We did get the car packed, around noon I think, and I went and cleaned the apartment and took one last look at my beautiful garden while eating a root beer popsicle. We then had to drive to the Comcast location, which is on Lyndon and Wyoming avenues in Detroit, and if you've been there, you'll agree that taking in an eyeful of that neighborhood provides a pretty good isolated example of Detroit's many problems and the true depth of disrepair in the city. To my boyfriend's eyes, that neighborhood didn't look very different from the rest of the city, but I could really tell the difference between the degree of abandonment and disillusionment and poverty there versus the degree in my neighborhood by I-75 and Warren. The Lyndon and Wyoming neighborhood still looked totally neglected and the ambience carried over into the Comcast location where we saw several dodgy incidents as we waited to return my modem, which I ended up doing with little event. I hate to reiterate the stories of impoverishment and crime that abound about Detroit, so I won't, but as one of my last visions of the city that I love, that neighborhood served as a powerful and memorable and sadly not very unique, actually, final punctuation to my nine-year Detroit narrative.

We then drove to Chicago, starting from Detroit at about 2:00, which was two hours later than planned.
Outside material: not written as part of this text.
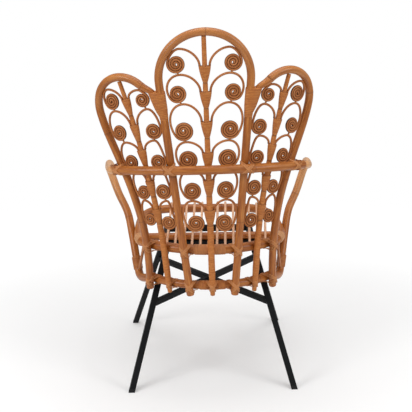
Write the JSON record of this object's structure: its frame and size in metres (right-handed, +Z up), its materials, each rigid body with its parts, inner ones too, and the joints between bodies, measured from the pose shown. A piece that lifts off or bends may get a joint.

I didn't start crying until about an hour outside of Detroit, and it wasn't because we had just driven through Ann Arbor, a city that I really don't like at all (even though my attitude about it has modulated a bit in the last year). I started crying because I was pretty sad about leaving, but not because I didn't want to leave. I wasn't regretful about the decision I'd made. As my friend Sara said to me when I was contemplating moving away from Detroit, "the things you miss are already gone." I guess I was crying about that.

Monday, August 01, 2005

T Minus Eleven

I am leaving Detroit in eleven days. I have been here for nine years. I moved to Detroit because that's where I wanted to live after I quit my job at a buy-sell-trade clothing store in Ann Arbor in 1996. I also wanted to be near my friends, most of whom lived in Detroit. I quit that job in Ann Arbor, rented an apartment in the Renaud at Second and Hancock, and on the strength of my faith in a job for which I only had an interview, I committed to moving to Detroit. I remember the day I went to look at my apartment, apartment 15, in the Renaud for the first time.

It was early November 1996 and I had been at Zoot's with my friend Aaron, who at that time was running the place. There was a woman who ran a clothing shop in the back of Zoot's; her name was Carol and I do believe that she was certifiably insane. Anyway, I was standing at the counter talking to Aaron about my feeling that I just needed to move out of Ann Arbor, my time there was done, and up walks Carol saying that she is using an apartment in the Renaud, next to hers, as storage and that I might rent it. So, I walked over there with Carol and Aaron, checked the place out, loved its nuances, the weird details, that it was in a very old building, and so I was pretty much sold. I went back to Zoot's, called my parents from the pay-phone in the back hallway across from the bathroom, and I told my mom what I was planning to do. I will say that my parents weren't thrilled that their daughter was Detroit-bound, especially since two months before that I had been car-jacked two blocks from where my new apartment would be. I left that detail out when I told my mom about the place I was planning to rent in the Renaud.

So things moved pretty quickly after that. I did get a job for a mean lady who ran a public relations firm in Troy. I moved into apartment 15 right around Thanksgiving 1996. I was thrilled to be living by myself, in Detroit, and I remember the particular thrill I got when I wrote my address down. It was actually "Detroit," not Ferndale, Hamtramck, Ypsilanti, and it especially was not Royal Oak. I admit that I was proud just about the simple fact that I had a Detroit address and on an overcast winter day there seemed to be nothing more legitimate in this world than the match-up between my seasonal sadness and the entire situation of the city. I really liked that verisimilitude. I finally had chosen where I was living and was compelled to develop my identification with the place; I was proud of it and felt a sense of legitimacy. Now I see that these very same things grow and grow for people . . . to the point where one identifies with the city, or anything else really, to the point that what you are as a person independent of place really fades into the background. I was so determined to develop my place-based sense of self, as a young woman of 22, that now as a 31-one-year old I wonder if I can shed the "place" and keep a strong sense of who I am.

In a way, I am moving out of Detroit in much the same way that I moved to it. I decided, while awash in a sense of panic about continuing the job I had lined up again for this coming academic year, that I simply could not do it again. In a very quick fashion, I quit that job, arranged to move back to New Mexico, ferreted out a job there (which, similar to 1996, wasn't quite lined up yet), told my lovely landlord and -lady here that I was moving, and started to mentally prepare for the move and physically begin the packing. Once I decided that I needed to change the place I was in, the ball was, as it were, rolling and I couldn't, or felt I shouldn't, stop it. I thought that I might feel like, suddenly, what I am doing is wrong for me, but even though I don't know for sure that what lies ahead in New Mexico is right, I know that my time here in Detroit is done. I have decided that it is so.